Las palabras de un padre
La palabra puede ser construcción, intercambio, lazo. La palabra puede ser, también, la piedra que aplasta al otro.
Estoy en el natatorio del Club Vasco Argentino Gure Echea. El calor es suave, húmedo; lo envuelve todo como una manta. Se siente el cloro en la nariz, en cada poro de la piel; hasta parece vibrar en el reflejo intermitente del agua. En ese clima de útero, único y ensimismado, un padre habla. Habla, y habla, y habla. El hijo no emite sonido. Es mudo, nos advierte el monólogo del padre. Quizá no lo sea tanto, nos dicen los ojos enormes del muchacho, que sin embargo calla, se desplaza allá abajo, en la pileta, y nada.
Lo que ocurre en ese natatorio es una contundente obra de teatro. Se llama Condición de buenos nadadores, la escribió Camila Fabbri, y el domingo del fin de semana largo se presentó a ¿sala? (algunos espectadores la seguían sentados al borde de la pileta) llena. Hace un tiempo había leído Los accidentes, libro que incluye la primera versión -un cuento- de la obra que ahora se despliega ante mis ojos. Me habían hechizado la precisión de la palabra de Fabbri, su modo de construir dos personajes sólo a partir del monólogo de uno de ellos, la madeja sutil que se desplegaba tras la expresión agobiante, única, infatigable, de ese padre parlante. Por eso, cuando supe que el cuento, con título homónimo, se estaba presentando como obra teatral, quise verla.
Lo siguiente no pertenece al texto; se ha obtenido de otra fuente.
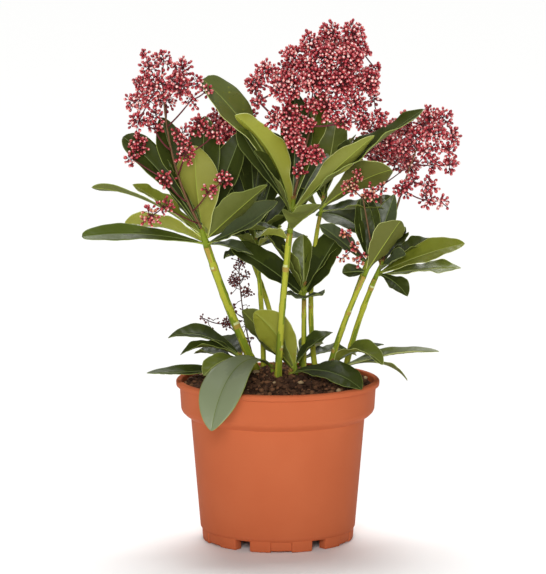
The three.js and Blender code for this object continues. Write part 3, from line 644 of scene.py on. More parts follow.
def add_leaf(heap, root, row, tones, rng, own):
    """One leaf with a sunk midrib, quilted veins, a pale thickened margin and a stout stalk."""
    shape = leaf_shape(rng, own)
    length, width = row[3:5]
    t = np.linspace(0, 1, LEAF_STEPS + 1)[:-1]
    s = np.append(0.65 * t + 0.35 * (1 - np.cos(np.pi * t)) / 2, LAST_RING)
    half = leaf_width(s, shape) * width / 2
    lines = leaf_lines(s, half)
    middle, along, side, up = leaf_spine(root, row, shape, s)
    phase = rng.uniform(0, 6.28)
    halves = {hand: half_leaf(hand, cup, lines, s, row, shape, phase)
              for hand, cup in zip((1, -1), shape["cup"])}
    thick = length * THICK_TO_LONG * (1 - 0.5 * s) / 2 + STALK_THICK * np.exp(-s / 0.07)
    upper = thick[:, None] * THICK_SHARES
    lower = -upper
    relief = np.minimum(1, half / NARROW["midrib"])
    upper[:, 0] -= GROOVE * relief
    lower[:, 0] -= KEEL * relief * (1 - 0.7 * s)

    def column(hand, j, face):
        spread, rise = halves[hand]
        return middle + side * (hand * spread[:, j])[:, None] + up * (rise[:, j] + face[:, j])[:, None]

    last = lines.shape[1] - 1
    columns = [column(1, j, upper) for j in range(last, -1, -1)]
    columns += [column(-1, j, upper) for j in range(1, last + 1)]
    columns += [column(-1, j, lower) for j in range(last - 1, -1, -1)]
    columns += [column(1, j, lower) for j in range(1, last)]
    tip = middle[-1:] + along[-1:] * TIP_OUT * length
    corners = np.concatenate([np.stack(columns, 1).reshape(-1, 3), middle[:1], tip])
    finish = leaf_faces_finish(s, length, last, tones, phase)
    heap.add(corners, ring_faces(len(s), len(columns)), finish)


def leaves_piece(name, shoot):
    """All the leaves of a shoot as one mesh."""
    rng = random.Random("leaves " + name)
    _, start, _, lean = shoot_line(shoot)
    young, young_tones = YOUNG_LEAVES.get(name, ([], ""))
    rows = shoot["leaves"] + young
    tones = shoot["tones"] + young_tones
    kinds = []
    for tone in tones:
        kinds += [k for k in leaf_finishes(tone) if k not in kinds]
    kinds += ["rib", "rib_dark", "margin", "margin_dark", "petiole"]
    heap = Heap()
    for i, (row, tone) in enumerate(zip(rows, tones)):
        shade = "_dark" if tone in DARK_TONES else ""
        parts = (*leaf_finishes(tone), "rib" + shade, "margin" + shade, "petiole")
        numbers = [kinds.index(k) for k in parts]
        own = LEAF_SHAPES.get(name, {}).get(i, {})
        add_leaf(heap, start + lean * row[0], row, numbers, rng, own)
    fit(heap.make("blades_" + name, [MATERIALS[k] for k in kinds]), "leaf", "leaves_" + name)


# ---- stems ----
BARKS = (
    # Young bark: a shaded and a lit copy of one green, the darker for painted shade and the olive yellow for
    # painted light, dealt out in streaks; ochre by the joints.
    leaf_material("young_bark_green_painted_shade", "#76861f", (0.45, 0.6), 0.2),
    leaf_material("young_bark_painted_light_yellow_green", "#a6a832", (0.45, 0.6), 0.2),
    leaf_material("young_bark_ochre", "#a38a3a", (0.5, 0.65), 0.25),
    leaf_material("leaf_scar_pale", "#c3c98a", (0.6, 0.75)),
)
OCHRE, SCAR = 2, 3
BARK_TIP = leaf_material("bud_scale_reddish", "#8f6a34", (0.5, 0.65))
STEM_SIDES = 16
STEM_STEPS = 64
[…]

Las puestas en espacios no convencionales, que en Buenos Aires no paran de multiplicarse, son -como señaló semanas atrás Jazmín Carbonell en este diario- una invitación a que el espectador sea algo más que mero testigo. En el caso de Condición de buenos nadadores, uno avanza hacia la obra como si se adentrara en un pequeño viaje a Europa. Y no precisamente por el edificio que alberga el natatorio, uno de los tantos clubes deportivos y sociales edificados por la inmigración española.
El primer pase de magia de la obra es que, apenas se ingresa al sector de la pileta, ya no hay ni Buenos Aires ni centro cultural vasco: se está en algún lugar de Portugal, y es en portugués que nos recibe, amable, el acomodador, que, entre sonrisas y algunos bon dia, pedirá especial prudencia a quienes se sientan muy al borde de la pileta. Luego vendrá el monólogo implacable del padre a confirmar que sí, la acción transcurre del otro lado del océano, y ese que hace crol, mariposa y repentinas piruetas a lo Esther Willliams es Agostinho, hijo del porteño porteñísimo que habla y una ausente madre portuguesa.
La palabra del padre es tirana, desbordante, por momentos machista. Incluso cuando desliza que está saliendo con un chico, un boxeador amateur que en realidad "parece una chica jovencita", y ¿qué problema hay en salir con una chica jovencita -se pregunta el padre-, como hacen todos los hombres de su edad?
El hombre sigue y sigue el monólogo. Y Agostinho, allí abajo, en el agua, acusado de gordo, de mudo, de blando, por momentos es, también, Gostiño. La verborragia transoceánica del padre lo hace filho e hijo, le comenta de ese momento crítico, cuando "las bocas hacen solas" y no importa en qué idioma hable cada una, porque las bocas, en algún momento, "hacen solas" y el beso sucede. Entre un argentino y una portuguesa. Entre un hombre maduro y un chico que parece "una chica jovencita".
No sabemos si Gostiño/Agostinho piensa en castellano o en portugués. En todo caso, y a efectos de quienes lo contemplamos, fascinados, al borde de la pileta, su idioma es un idioma puro ojo. Una mirada que nunca grita, pero todo el tiempo dice. Aunque el padre ni se entere, los ojos del hijo le dicen que las palabras pueden ser la piedra que aplaste al otro. Pero siempre existe un camino para dejar que esas palabras rueden, se estrellen, pasen de largo. Y construir las propias, en el idioma que se nos cante.